3. Opt for Public Transportation
Yes, having a car on campus is convenient. Unfortunately, it’s also expensive. A parking pass may cost hundreds of dollars per semester, and parking tickets can only add to that. Especially if you don’t travel far from campus too often, you probably won’t need your car. If you want to go somewhere, carpool with your friends or use a ridesharing service. Many colleges also offer free or discounted public transit, like shuttle buses, to all their students. Learn what options your college provides and what modes of transport are the most affordable in your area.
4. Be Aware of your College’s Tuition Policy
Registering for classes may look very different, depending on if your university offers full-semester or per-credit pricing. Most students don’t know the difference. At some schools, registering for 18 credits (6 classes) in one semester costs the same as 12 credits (4 classes) for flat-rate pricing, but 33% more at colleges with per-credit pricing. Your financial aid office can help you make those calculations before you register. It’s also worth checking how many credits you need per semester to graduate and seeing if you could graduate a bit early. One semester or one year could make a world of difference in your financial situation.

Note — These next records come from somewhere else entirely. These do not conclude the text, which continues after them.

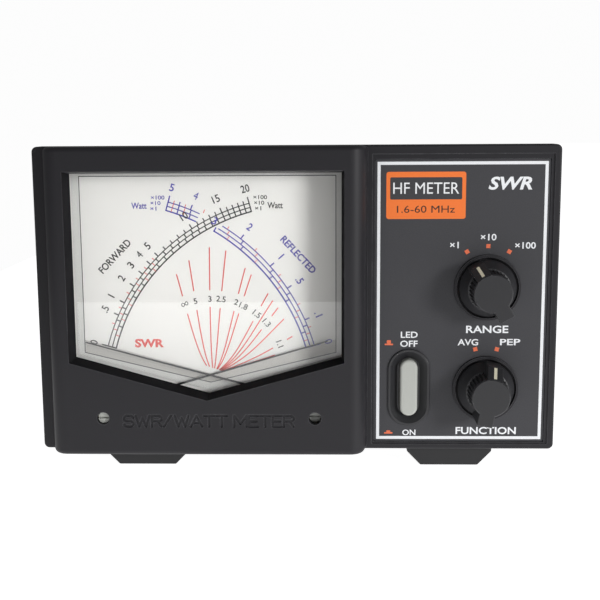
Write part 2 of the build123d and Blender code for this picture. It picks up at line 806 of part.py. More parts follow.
def build():
    save(front_bezel(), "front_bezel")
    save(control_plate(), "control_plate")
    save(lamp_switch_surround(), "lamp_switch_surround")
    save(front_subpanel(), "front_subpanel")
    save(bezel_screws(), "bezel_screws")

    save(meter_window(), "meter_window")
    save(dial_plate(), "dial_plate")
    save(meter_housing(), "meter_housing")
    save(movement_plate(), "movement_plate")
    save(meter_screws(), "meter_screws")
    save(lamp_board(), "lamp_board")
    save(dial_lamps(), "dial_lamps")
    for name, side, needle_y in (("forward", 1, 2.3), ("reflected", -1, 3.3)):
        save(magnet_yoke(side), f"{name}_magnet_yoke")
        save(movement_bridge(side), f"{name}_bridge")
        save(hairspring(side), f"{name}_hairspring")
        save(needle(side, needle_y), f"{name}_needle")
        save(coil(side), f"{name}_coil")
        save(staff(side), f"{name}_staff")
        save(zero_screw(side), f"{name}_zero_screw")

    knobs = (("range", range_z, range_rest_angle), ("function", function_z, function_rest_angle))
    for name, z, angle in knobs:
        save(knob(knob_x, z, angle), f"{name}_knob")
        save(knob_line(knob_x, z, angle), f"{name}_knob_line")
        save(shaft(knob_x, z), f"{name}_shaft")
        save(rotary_switch(knob_x, z), f"{name}_switch")
    save(switch_nuts(), "switch_nuts")
    save(lamp_switch(), "lamp_switch")
    save(lamp_button(), "lamp_button")
    save(lamp_plunger(), "lamp_plunger")

    save(top_cover(), "top_cover")
    save(chassis_pan(), "chassis_pan")
    save(rear_panel(), "rear_panel")
    save(cover_screws(), "cover_screws")
    save(feet(), "feet")
    save(foot_screws(), "foot_screws")

    save(main_board(), "main_board")
    save(board_standoffs(), "board_standoffs")
    save(board_parts(), "board_parts")
    save(trimmers(), "trimmers")
    save(coupler_box(), "coupler_box")
    save(coupler_lid(), "coupler_lid")
    save(coupler_line(), "coupler_line")
    save(toroid(), "toroid")
    save(coupler_board(), "coupler_board")
    save(coax_socket(socket_x[0]), "antenna_socket")
    save(coax_socket(socket_x[1]), "transmitter_socket")
    save(socket_insulators(), "socket_insulators")
    save(socket_contacts(), "socket_contacts")
    save(socket_screws(), "socket_screws")
    save(dc_jack(), "dc_jack")
    save(dc_jack_pin(), "dc_jack_pin")


build()
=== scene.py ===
from math import cos, hypot, pi, radians, sin, tan

import bmesh
import bpy
from bpy.props import FloatProperty, FloatVectorProperty, PointerProperty
from mathutils import Matrix, Vector


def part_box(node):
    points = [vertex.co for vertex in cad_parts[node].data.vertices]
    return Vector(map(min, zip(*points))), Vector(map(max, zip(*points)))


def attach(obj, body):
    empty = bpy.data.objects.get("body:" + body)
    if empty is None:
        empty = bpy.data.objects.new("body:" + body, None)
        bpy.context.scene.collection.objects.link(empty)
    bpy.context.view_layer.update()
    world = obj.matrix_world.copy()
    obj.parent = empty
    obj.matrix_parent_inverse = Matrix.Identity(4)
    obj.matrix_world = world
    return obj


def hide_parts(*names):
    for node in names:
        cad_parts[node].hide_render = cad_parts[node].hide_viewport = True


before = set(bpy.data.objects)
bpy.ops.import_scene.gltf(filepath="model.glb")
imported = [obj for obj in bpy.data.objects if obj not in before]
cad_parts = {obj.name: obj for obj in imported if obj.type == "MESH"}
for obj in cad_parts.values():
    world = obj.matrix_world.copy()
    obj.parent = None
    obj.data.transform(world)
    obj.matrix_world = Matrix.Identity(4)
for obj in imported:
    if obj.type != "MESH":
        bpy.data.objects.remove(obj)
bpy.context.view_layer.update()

bl_info = {
    "name": "Cross-Needle Meter Finish",
    "version": (1, 0, 0),
    "blender": (4, 5, 0),
    "location": "View3D > Sidebar > Meter",
    "description": "Finishes, printed scales, socket threads and a studio for a cross-needle SWR meter",
    "category": "Object",
}

# Everything is drawn in millimetres from the panel: x runs right from the panel's middle, y runs back from
# the flange's front face, z runs up from the flange's lower edge. DRAWN carries a mesh to its place in
# metres. BLOCK_REACH is how far the meter block stands in front of the flange.
MM = 0.001
BLOCK_REACH = 9.0
_bezel_low, _bezel_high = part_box("front_bezel")
PANEL = Vector((
    (_bezel_low.x + _bezel_high.x) / 2,
    _bezel_low.y + BLOCK_REACH * MM,
    _bezel_low.z,
))
DRAWN = Matrix.Translation(PANEL) @ Matrix.Scale(MM, 4)


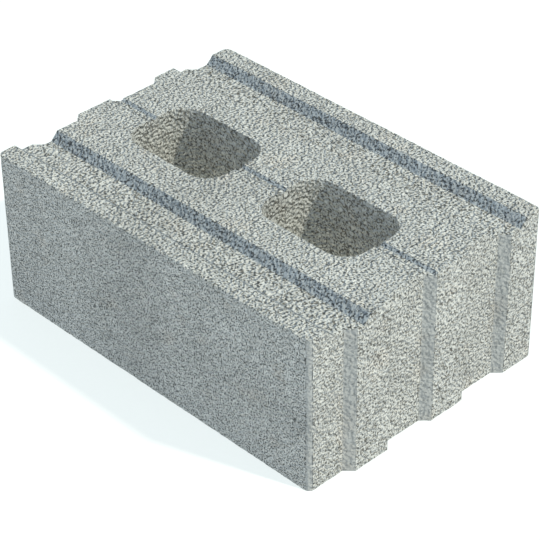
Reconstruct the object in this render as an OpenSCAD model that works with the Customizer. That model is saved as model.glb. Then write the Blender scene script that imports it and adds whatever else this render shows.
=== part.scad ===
// Hollow concrete wall block with a tongue and groove joint on both ends,
// two long grooves and a shallow centre groove in the upper bed face,
// and two cores that run through it from top to bottom.
// Millimetres. Origin at the middle of the underside: +X along the length
// towards the end that carries the projecting tongues, +Y across the
// thickness of the wall, +Z up.

/* [Block] */
// Laying length, without the tongues that project at the +X end
block_length = 500; // [440:5:560]
// Thickness of the wall the block makes
block_width = 350; // [300:5:400]
// Height of one course
block_height = 200; // [100:5:300]
// Radius of the four upright corners
corner_radius = 8; // [2:0.5:12]

/* [End joint] */
// How far the tongues stand out, and how deep the grooves that take them are
tongue_depth = 10; // [5:0.5:14]
// Width across the wall of each sloping tongue flank
tongue_flank = 10; // [5:0.5:15]

/* [Bed grooves] */
// Width of each long bed groove at the top face
groove_width = 55; // [45:1:60]
// Width of the flat floor of each long bed groove
groove_floor = 35; // [20:1:40]
// Depth of the long bed grooves
groove_depth = 10; // [4:0.5:15]
// Strip of top face left between a side face and its bed groove
groove_inset = 25; // [15:1:30]

/* [Centre groove] */
// Width of the centre groove at the top face
centre_width = 13; // [10:0.5:20]
// Width of the flat floor of the centre groove
centre_floor = 7; // [3:0.5:9]
// Depth of the centre groove
centre_depth = 3; // [1:0.5:6]

/* [Cores] */
// Size of each core along the block
core_length = 145; // [110:1:160]
// Size of each core across the block
core_width = 100; // [70:1:110]
// Radius of the upright corners of a core
core_radius = 30; // [10:1:34]
// Distance between the middles of the two cores
core_pitch = 215; // [200:1:225]

/* [Hidden] */
$fn = 96;
flats = 6;
overall_length = block_length + tongue_depth;
x_left = -overall_length / 2;
x_right = x_left + block_length;
x_tongue = overall_length / 2;
flat_width = (block_width - (flats - 1) * tongue_flank) / flats;
step = flat_width + tongue_flank;
groove_offset = block_width / 2 - groove_inset - groove_width / 2;
core_middle = x_left + block_length / 2;

// Where flat i of an end starts (side 0) and stops (side 1), across the wall.
function flat_y(i, side) = -block_width / 2 + i * step + side * flat_width;

// The +X end: odd flats are tongues. The -X end is its match: odd flats are
// the grooves that take the tongues of the next block.
right_end = [for (i = [0 : flats - 1]) for (s = [0, 1])
    [i % 2 == 1 ? x_tongue : x_right, flat_y(i, s)]];
left_end = [for (i = [flats - 1 : -1 : 0]) for (s = [1, 0])
    [i % 2 == 1 ? x_left + tongue_depth : x_left, flat_y(i, s)]];

// The square corner that a round upright corner leaves out, for a corner at
// the origin whose block lies towards +X and +Y.
module corner_waste() {
    difference() {
        translate([-1, -1]) square(corner_radius + 1);
        translate([corner_radius, corner_radius]) circle(r = corner_radius);
    }
}

// Outline of the block seen from above, with its rounded corners.
module outline() {
    difference() {
        polygon(concat(right_end, left_end));
        translate([x_left, -block_width / 2]) corner_waste();
        translate([x_left + tongue_depth, block_width / 2])
            mirror([0, 1]) corner_waste();
        translate([x_right, -block_width / 2])
            mirror([1, 0]) corner_waste();
        translate([x_tongue, block_width / 2])
            rotate(180) corner_waste();
    }
}

// A channel with sloping sides that runs the whole length, to be cut from
// the top face. It is carried on one millimetre above that face.
module channel(top, floor, depth) {
    run = (top - floor) / 2 / depth;
    translate([x_left - 5, 0, block_height])
        rotate([90, 0, 90])
            linear_extrude(height = overall_length + 10)
                polygon([
                    [-top / 2 - run, 1],
                    [-floor / 2, -depth],
                    [floor / 2, -depth],
                    [top / 2 + run, 1]
                ]);
}

// Outline of one core: a rectangle with round corners.
module core_outline() {
    square([core_length - 2 * core_radius, core_width], center = true);
    square([core_length, core_width - 2 * core_radius], center = true);
    for (sx = [-1, 1]) for (sy = [-1, 1])
        translate([sx * (core_length / 2 - core_radius),
                   sy * (core_width / 2 - core_radius)])
            circle(r = core_radius);
}

// The whole block, one cast piece.
module block() {
    color([0.66, 0.68, 0.65])
    difference() {
        linear_extrude(height = block_height) outline();
        for (s = [-1, 1])
            translate([0, s * groove_offset, 0])
                channel(groove_width, groove_floor, groove_depth);
        channel(centre_width, centre_floor, centre_depth);
        for (s = [-1, 1])
            translate([core_middle + s * core_pitch / 2, 0, -1])
                linear_extrude(height = block_height + 2) core_outline();
    }
}

block();
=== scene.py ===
import math

import bpy
import numpy as np
from mathutils import Matrix, Vector
from mathutils.geometry import delaunay_2d_cdt


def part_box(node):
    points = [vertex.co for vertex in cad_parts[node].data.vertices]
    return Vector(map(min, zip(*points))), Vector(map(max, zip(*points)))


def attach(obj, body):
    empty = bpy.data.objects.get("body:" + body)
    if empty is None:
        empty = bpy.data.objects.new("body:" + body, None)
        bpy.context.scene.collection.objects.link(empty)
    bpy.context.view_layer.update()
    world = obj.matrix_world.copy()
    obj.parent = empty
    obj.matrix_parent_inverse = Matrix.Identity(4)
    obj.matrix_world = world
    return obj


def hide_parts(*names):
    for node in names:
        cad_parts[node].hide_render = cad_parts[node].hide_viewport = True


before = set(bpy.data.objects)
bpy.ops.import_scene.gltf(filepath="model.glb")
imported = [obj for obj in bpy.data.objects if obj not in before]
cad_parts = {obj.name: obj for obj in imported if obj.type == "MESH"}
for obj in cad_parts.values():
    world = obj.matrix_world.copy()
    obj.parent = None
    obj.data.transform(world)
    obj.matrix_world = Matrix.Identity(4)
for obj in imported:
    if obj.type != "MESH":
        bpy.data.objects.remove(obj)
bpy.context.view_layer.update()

scene = bpy.context.scene

# ---------------------------------------------------------------- camera ---
# Three-quarter view from above: over the plain long side (-Y) and the end
# that carries the tongues (+X), with a long lens.
cam_data = bpy.data.cameras.new("camera")
cam_data.sensor_width = 36.0
cam_data.lens = 146.31
cam_data.clip_start = 0.05
cam_data.clip_end = 60.0
cam = bpy.data.objects.new("camera", cam_data)
cam.location = (1.47716, -1.41372, 1.53897)
cam.rotation_euler = (math.radians(54.4394), math.radians(0.5513), math.radians(45.7143))
scene.collection.objects.link(cam)
scene.camera = cam

# ------------------------------------------------------------- the block ---
# The visible block is one closed mesh that follows the CAD solid: the same
# outline, bed grooves, centre groove and cores, cut into small triangles so
# that its faces, arrises and pores can carry real relief. All the relief
# goes inwards, so nothing stands proud of the CAD block. Millimetres here.
LO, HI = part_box("block")
X0, X1 = LO[0] * 1000.0, HI[0] * 1000.0          # groove end, tips of the tongues
Y0, Y1 = LO[1] * 1000.0, HI[1] * 1000.0
H = HI[2] * 1000.0
DEPTH = 10.0                                      # tongue depth
XR = X1 - DEPTH                                   # root plane of the tongue end
FLANK, FLATS = 10.0, 6
FLAT = ((Y1 - Y0) - (FLATS - 1) * FLANK) / FLATS
CORNER = 8.0
GROOVE_TOP, GROOVE_FLOOR, GROOVE_DEPTH, GROOVE_INSET = 55.0, 35.0, 10.0, 25.0
MID_TOP, MID_FLOOR, MID_DEPTH = 13.0, 7.0, 3.0
CORE_L, CORE_W, CORE_R, CORE_PITCH = 145.0, 100.0, 30.0, 215.0
CORE_X = (X0 + XR) / 2.0

SPACE = 3.05       # spacing of points along walls and over the top
SUPPORT = 1.1      # rows beside each arris, which keep its rounding narrow
GC = Y1 - GROOVE_INSET - GROOVE_TOP / 2.0
BREAKS = sorted([s * GC + t for s in (-1, 1) for t in
                 (-GROOVE_TOP / 2, -GROOVE_FLOOR / 2, GROOVE_FLOOR / 2, GROOVE_TOP / 2)]
                + [-MID_TOP / 2, -MID_FLOOR / 2, MID_FLOOR / 2, MID_TOP / 2])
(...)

5. Focus Less on Media and More on Class
Yes, college can be fun. You can meet friends, explore new hobbies and even travel abroad. Spending your time enveloped in media, video games, social or watching television, increases your costs and decreases your time. Cutting the cord on cable can save as much as $85 per month. Try picking a streaming service of your choice and sticking with it. If you want to watch a show on a service you don’t have a subscription to, a watch party at your friend’s house can be just as (if not more) fun.
Limiting media can help you keep track of the fact that you’re there for the degree. Most importantly, you should make sure that you graduate on time. A 2017 study by the National Center for Education Statistics actually showed that students who graduated in four years saved an average of $20,000 in future loan debt compared to those who took longer.
6. Pay your Loan Interest Now
Realistically, you probably won’t have the money to make full loan payments. The good news is that they don’t technically start until six months after you graduate, and even small payments before that can make a big difference. Paying interest on your loans while in college is a good way to keep your payments lower after graduation.
Although, there is one caveat. If you have a subsidized federal loan, the government pays your interest while you are enrolled as a student.
7. Stick to a Budget – and Build Savings!
In a simple spreadsheet, outline your budget each month. Then, contrast that with your expected expenses. As the month goes on, track how much you’re spending. That way, you can make sure that you never spend money you don’t have on something you don’t need. To make things easier, apps like Mint allow you to track everything on your phone.
In addition, if you already follow a budget, you can easily build a plan for savings. Simply make a small addition to your savings account (even as little as $20 a month) a part of your expenses. That way, you plan with it rather than hoping that some money will be left over at the end.
8. Never Stop Looking for Scholarships
Scholarships are essentially free money that you can use to pay for college. The hunt for scholarships shouldn’t be over by the time you get in. Some of your financial aid might be renewable, if you re-apply; you just need to know when and how to do that. In addition, thousands of scholarships are available to new and continuing students every year. Scholarships are essentially free money that you can use to pay for college. This U.S. Department of Education Guide can help you in the process of finding them, applying, and adding to your money.
9. Use your Resources – The Library!
Some of your classes might have their textbooks available at the school’s library. You may also find digital and physical subscriptions to journals and magazines in your major, which means you won’t need to pay for them yourself. Finally, you can save a large sum of money by using the library’s printer, rather than investing in one of your own. If it’s easy to access, the library might just become your favorite spot on campus.
10. Plan Beyond Graduation
Finally, think about starting your post-graduation plan early. Understand how much you will have to pay back in loans once you graduate. Once you start paying back your student loans, you will also be responsible for interest that has accumulated on them. A high-interest rate means that you’re responsible for a higher balance. Refinancing can help you land better interest rates and save money on your student loans.
College is more expensive than ever. Today’s students must use every tool available in order to reduce the cost of college in the long run.